- What you will do -
Produce the listing below again, exactly as shown.

******************************

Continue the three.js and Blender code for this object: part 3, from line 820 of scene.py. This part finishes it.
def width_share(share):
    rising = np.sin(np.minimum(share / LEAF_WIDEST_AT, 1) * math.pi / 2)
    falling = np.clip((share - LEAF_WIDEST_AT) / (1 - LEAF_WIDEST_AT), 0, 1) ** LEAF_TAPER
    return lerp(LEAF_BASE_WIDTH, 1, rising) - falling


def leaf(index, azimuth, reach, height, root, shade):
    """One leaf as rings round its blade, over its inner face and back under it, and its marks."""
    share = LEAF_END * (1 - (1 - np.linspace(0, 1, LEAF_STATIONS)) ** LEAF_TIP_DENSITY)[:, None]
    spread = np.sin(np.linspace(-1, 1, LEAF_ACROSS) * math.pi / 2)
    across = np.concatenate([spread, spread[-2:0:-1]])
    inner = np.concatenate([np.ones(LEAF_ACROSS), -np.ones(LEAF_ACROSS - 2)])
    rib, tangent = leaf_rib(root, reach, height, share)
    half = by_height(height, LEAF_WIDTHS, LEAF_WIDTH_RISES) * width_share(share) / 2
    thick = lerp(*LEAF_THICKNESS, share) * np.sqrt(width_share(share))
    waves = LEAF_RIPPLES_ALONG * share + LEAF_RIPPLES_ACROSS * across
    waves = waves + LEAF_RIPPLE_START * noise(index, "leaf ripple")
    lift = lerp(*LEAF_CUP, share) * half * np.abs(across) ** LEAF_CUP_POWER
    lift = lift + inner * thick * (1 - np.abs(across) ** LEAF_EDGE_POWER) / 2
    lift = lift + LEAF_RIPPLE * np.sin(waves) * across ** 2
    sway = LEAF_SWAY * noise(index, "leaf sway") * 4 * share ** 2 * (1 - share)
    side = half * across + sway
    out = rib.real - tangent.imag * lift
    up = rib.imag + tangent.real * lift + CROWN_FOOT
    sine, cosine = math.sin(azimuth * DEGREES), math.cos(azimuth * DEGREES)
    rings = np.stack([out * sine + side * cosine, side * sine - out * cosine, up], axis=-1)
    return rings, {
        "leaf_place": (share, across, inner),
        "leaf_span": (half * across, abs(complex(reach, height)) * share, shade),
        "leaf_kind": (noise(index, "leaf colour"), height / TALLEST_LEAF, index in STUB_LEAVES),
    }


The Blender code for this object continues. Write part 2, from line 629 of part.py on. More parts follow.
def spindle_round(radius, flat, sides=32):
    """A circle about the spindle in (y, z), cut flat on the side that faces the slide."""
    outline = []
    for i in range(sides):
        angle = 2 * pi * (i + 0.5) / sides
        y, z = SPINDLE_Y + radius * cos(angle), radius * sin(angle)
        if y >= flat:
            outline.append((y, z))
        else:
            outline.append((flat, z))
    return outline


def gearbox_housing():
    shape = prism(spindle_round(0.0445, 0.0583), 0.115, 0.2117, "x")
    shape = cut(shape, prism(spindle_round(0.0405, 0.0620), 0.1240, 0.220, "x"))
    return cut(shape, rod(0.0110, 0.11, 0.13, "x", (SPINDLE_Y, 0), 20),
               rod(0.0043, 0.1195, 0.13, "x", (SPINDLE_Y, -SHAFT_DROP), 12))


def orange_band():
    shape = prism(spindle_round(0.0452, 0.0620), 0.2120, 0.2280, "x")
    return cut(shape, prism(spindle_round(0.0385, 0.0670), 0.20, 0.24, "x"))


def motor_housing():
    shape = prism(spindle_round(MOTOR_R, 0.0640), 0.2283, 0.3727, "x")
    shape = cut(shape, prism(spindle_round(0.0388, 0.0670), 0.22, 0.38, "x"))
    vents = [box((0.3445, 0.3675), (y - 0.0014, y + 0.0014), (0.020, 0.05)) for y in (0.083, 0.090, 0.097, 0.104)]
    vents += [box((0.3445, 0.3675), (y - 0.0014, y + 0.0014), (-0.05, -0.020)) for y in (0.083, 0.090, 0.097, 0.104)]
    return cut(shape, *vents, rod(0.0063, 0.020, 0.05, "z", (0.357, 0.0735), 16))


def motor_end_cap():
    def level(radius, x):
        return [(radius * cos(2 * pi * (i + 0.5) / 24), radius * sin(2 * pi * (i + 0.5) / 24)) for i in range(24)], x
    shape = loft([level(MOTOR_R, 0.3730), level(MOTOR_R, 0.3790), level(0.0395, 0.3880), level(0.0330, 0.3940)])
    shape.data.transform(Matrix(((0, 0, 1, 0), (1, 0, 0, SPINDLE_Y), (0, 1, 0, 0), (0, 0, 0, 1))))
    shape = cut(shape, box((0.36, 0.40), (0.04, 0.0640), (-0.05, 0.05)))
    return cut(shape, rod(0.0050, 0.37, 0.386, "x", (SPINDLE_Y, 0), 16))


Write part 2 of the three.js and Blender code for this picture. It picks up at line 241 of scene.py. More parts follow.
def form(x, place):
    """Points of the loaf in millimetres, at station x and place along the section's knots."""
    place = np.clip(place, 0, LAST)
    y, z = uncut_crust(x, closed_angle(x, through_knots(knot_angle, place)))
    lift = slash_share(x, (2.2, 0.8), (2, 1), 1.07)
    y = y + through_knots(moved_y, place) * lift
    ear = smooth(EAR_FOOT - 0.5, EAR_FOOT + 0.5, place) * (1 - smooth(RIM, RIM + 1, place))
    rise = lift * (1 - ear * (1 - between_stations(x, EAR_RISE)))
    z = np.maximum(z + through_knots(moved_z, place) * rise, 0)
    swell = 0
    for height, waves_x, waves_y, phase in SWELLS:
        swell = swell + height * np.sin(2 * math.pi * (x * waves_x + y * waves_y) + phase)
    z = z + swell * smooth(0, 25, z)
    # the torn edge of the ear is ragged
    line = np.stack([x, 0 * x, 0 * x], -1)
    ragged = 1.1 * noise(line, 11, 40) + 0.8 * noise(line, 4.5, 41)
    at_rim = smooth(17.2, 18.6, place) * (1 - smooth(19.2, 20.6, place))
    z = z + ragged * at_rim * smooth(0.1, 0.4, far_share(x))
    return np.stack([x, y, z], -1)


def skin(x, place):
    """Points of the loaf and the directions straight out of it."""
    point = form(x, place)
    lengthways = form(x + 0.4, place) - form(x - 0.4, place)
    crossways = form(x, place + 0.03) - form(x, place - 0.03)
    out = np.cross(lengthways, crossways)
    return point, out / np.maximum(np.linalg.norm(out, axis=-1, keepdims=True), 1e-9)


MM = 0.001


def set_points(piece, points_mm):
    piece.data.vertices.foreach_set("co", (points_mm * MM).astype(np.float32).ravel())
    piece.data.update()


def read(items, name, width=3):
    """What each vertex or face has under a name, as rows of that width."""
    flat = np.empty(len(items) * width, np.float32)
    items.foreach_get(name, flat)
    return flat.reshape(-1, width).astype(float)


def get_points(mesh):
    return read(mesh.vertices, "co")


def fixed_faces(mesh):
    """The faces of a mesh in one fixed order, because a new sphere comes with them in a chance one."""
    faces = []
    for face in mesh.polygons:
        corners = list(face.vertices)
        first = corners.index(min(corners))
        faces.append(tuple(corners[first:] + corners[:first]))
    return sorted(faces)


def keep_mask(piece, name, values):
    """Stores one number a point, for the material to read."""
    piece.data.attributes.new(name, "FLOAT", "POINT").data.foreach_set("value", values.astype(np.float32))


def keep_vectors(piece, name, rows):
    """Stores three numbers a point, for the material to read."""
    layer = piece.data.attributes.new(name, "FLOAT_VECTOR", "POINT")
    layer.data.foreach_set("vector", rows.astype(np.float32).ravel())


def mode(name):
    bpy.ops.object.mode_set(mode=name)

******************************

- The response -
Continue the three.js and Blender code for this object: part 3, from line 820 of scene.py. This part finishes it.
def width_share(share):
    rising = np.sin(np.minimum(share / LEAF_WIDEST_AT, 1) * math.pi / 2)
    falling = np.clip((share - LEAF_WIDEST_AT) / (1 - LEAF_WIDEST_AT), 0, 1) ** LEAF_TAPER
    return lerp(LEAF_BASE_WIDTH, 1, rising) - falling


def leaf(index, azimuth, reach, height, root, shade):
    """One leaf as rings round its blade, over its inner face and back under it, and its marks."""
    share = LEAF_END * (1 - (1 - np.linspace(0, 1, LEAF_STATIONS)) ** LEAF_TIP_DENSITY)[:, None]
    spread = np.sin(np.linspace(-1, 1, LEAF_ACROSS) * math.pi / 2)
    across = np.concatenate([spread, spread[-2:0:-1]])
    inner = np.concatenate([np.ones(LEAF_ACROSS), -np.ones(LEAF_ACROSS - 2)])
    rib, tangent = leaf_rib(root, reach, height, share)
    half = by_height(height, LEAF_WIDTHS, LEAF_WIDTH_RISES) * width_share(share) / 2
    thick = lerp(*LEAF_THICKNESS, share) * np.sqrt(width_share(share))
    waves = LEAF_RIPPLES_ALONG * share + LEAF_RIPPLES_ACROSS * across
    waves = waves + LEAF_RIPPLE_START * noise(index, "leaf ripple")
    lift = lerp(*LEAF_CUP, share) * half * np.abs(across) ** LEAF_CUP_POWER
    lift = lift + inner * thick * (1 - np.abs(across) ** LEAF_EDGE_POWER) / 2
    lift = lift + LEAF_RIPPLE * np.sin(waves) * across ** 2
    sway = LEAF_SWAY * noise(index, "leaf sway") * 4 * share ** 2 * (1 - share)
    side = half * across + sway
    out = rib.real - tangent.imag * lift
    up = rib.imag + tangent.real * lift + CROWN_FOOT
    sine, cosine = math.sin(azimuth * DEGREES), math.cos(azimuth * DEGREES)
    rings = np.stack([out * sine + side * cosine, side * sine - out * cosine, up], axis=-1)
    return rings, {
        "leaf_place": (share, across, inner),
        "leaf_span": (half * across, abs(complex(reach, height)) * share, shade),
        "leaf_kind": (noise(index, "leaf colour"), height / TALLEST_LEAF, index in STUB_LEAVES),
    }


The Blender code for this object continues. Write part 2, from line 629 of part.py on. More parts follow.
def spindle_round(radius, flat, sides=32):
    """A circle about the spindle in (y, z), cut flat on the side that faces the slide."""
    outline = []
    for i in range(sides):
        angle = 2 * pi * (i + 0.5) / sides
        y, z = SPINDLE_Y + radius * cos(angle), radius * sin(angle)
        if y >= flat:
            outline.append((y, z))
        else:
            outline.append((flat, z))
    return outline


def gearbox_housing():
    shape = prism(spindle_round(0.0445, 0.0583), 0.115, 0.2117, "x")
    shape = cut(shape, prism(spindle_round(0.0405, 0.0620), 0.1240, 0.220, "x"))
    return cut(shape, rod(0.0110, 0.11, 0.13, "x", (SPINDLE_Y, 0), 20),
               rod(0.0043, 0.1195, 0.13, "x", (SPINDLE_Y, -SHAFT_DROP), 12))


def orange_band():
    shape = prism(spindle_round(0.0452, 0.0620), 0.2120, 0.2280, "x")
    return cut(shape, prism(spindle_round(0.0385, 0.0670), 0.20, 0.24, "x"))


def motor_housing():
    shape = prism(spindle_round(MOTOR_R, 0.0640), 0.2283, 0.3727, "x")
    shape = cut(shape, prism(spindle_round(0.0388, 0.0670), 0.22, 0.38, "x"))
    vents = [box((0.3445, 0.3675), (y - 0.0014, y + 0.0014), (0.020, 0.05)) for y in (0.083, 0.090, 0.097, 0.104)]
    vents += [box((0.3445, 0.3675), (y - 0.0014, y + 0.0014), (-0.05, -0.020)) for y in (0.083, 0.090, 0.097, 0.104)]
    return cut(shape, *vents, rod(0.0063, 0.020, 0.05, "z", (0.357, 0.0735), 16))


def motor_end_cap():
    def level(radius, x):
        return [(radius * cos(2 * pi * (i + 0.5) / 24), radius * sin(2 * pi * (i + 0.5) / 24)) for i in range(24)], x
    shape = loft([level(MOTOR_R, 0.3730), level(MOTOR_R, 0.3790), level(0.0395, 0.3880), level(0.0330, 0.3940)])
    shape.data.transform(Matrix(((0, 0, 1, 0), (1, 0, 0, SPINDLE_Y), (0, 1, 0, 0), (0, 0, 0, 1))))
    shape = cut(shape, box((0.36, 0.40), (0.04, 0.0640), (-0.05, 0.05)))
    return cut(shape, rod(0.0050, 0.37, 0.386, "x", (SPINDLE_Y, 0), 16))


Write part 2 of the three.js and Blender code for this picture. It picks up at line 241 of scene.py. More parts follow.
def form(x, place):
    """Points of the loaf in millimetres, at station x and place along the section's knots."""
    place = np.clip(place, 0, LAST)
    y, z = uncut_crust(x, closed_angle(x, through_knots(knot_angle, place)))
    lift = slash_share(x, (2.2, 0.8), (2, 1), 1.07)
    y = y + through_knots(moved_y, place) * lift
    ear = smooth(EAR_FOOT - 0.5, EAR_FOOT + 0.5, place) * (1 - smooth(RIM, RIM + 1, place))
    rise = lift * (1 - ear * (1 - between_stations(x, EAR_RISE)))
    z = np.maximum(z + through_knots(moved_z, place) * rise, 0)
    swell = 0
    for height, waves_x, waves_y, phase in SWELLS:
        swell = swell + height * np.sin(2 * math.pi * (x * waves_x + y * waves_y) + phase)
    z = z + swell * smooth(0, 25, z)
    # the torn edge of the ear is ragged
    line = np.stack([x, 0 * x, 0 * x], -1)
    ragged = 1.1 * noise(line, 11, 40) + 0.8 * noise(line, 4.5, 41)
    at_rim = smooth(17.2, 18.6, place) * (1 - smooth(19.2, 20.6, place))
    z = z + ragged * at_rim * smooth(0.1, 0.4, far_share(x))
    return np.stack([x, y, z], -1)


def skin(x, place):
    """Points of the loaf and the directions straight out of it."""
    point = form(x, place)
    lengthways = form(x + 0.4, place) - form(x - 0.4, place)
    crossways = form(x, place + 0.03) - form(x, place - 0.03)
    out = np.cross(lengthways, crossways)
    return point, out / np.maximum(np.linalg.norm(out, axis=-1, keepdims=True), 1e-9)


MM = 0.001


def set_points(piece, points_mm):
    piece.data.vertices.foreach_set("co", (points_mm * MM).astype(np.float32).ravel())
    piece.data.update()


def read(items, name, width=3):
    """What each vertex or face has under a name, as rows of that width."""
    flat = np.empty(len(items) * width, np.float32)
    items.foreach_get(name, flat)
    return flat.reshape(-1, width).astype(float)


def get_points(mesh):
    return read(mesh.vertices, "co")


def fixed_faces(mesh):
    """The faces of a mesh in one fixed order, because a new sphere comes with them in a chance one."""
    faces = []
    for face in mesh.polygons:
        corners = list(face.vertices)
        first = corners.index(min(corners))
        faces.append(tuple(corners[first:] + corners[:first]))
    return sorted(faces)


def keep_mask(piece, name, values):
    """Stores one number a point, for the material to read."""
    piece.data.attributes.new(name, "FLOAT", "POINT").data.foreach_set("value", values.astype(np.float32))


def keep_vectors(piece, name, rows):
    """Stores three numbers a point, for the material to read."""
    layer = piece.data.attributes.new(name, "FLOAT_VECTOR", "POINT")
    layer.data.foreach_set("vector", rows.astype(np.float32).ravel())


def mode(name):
    bpy.ops.object.mode_set(mode=name)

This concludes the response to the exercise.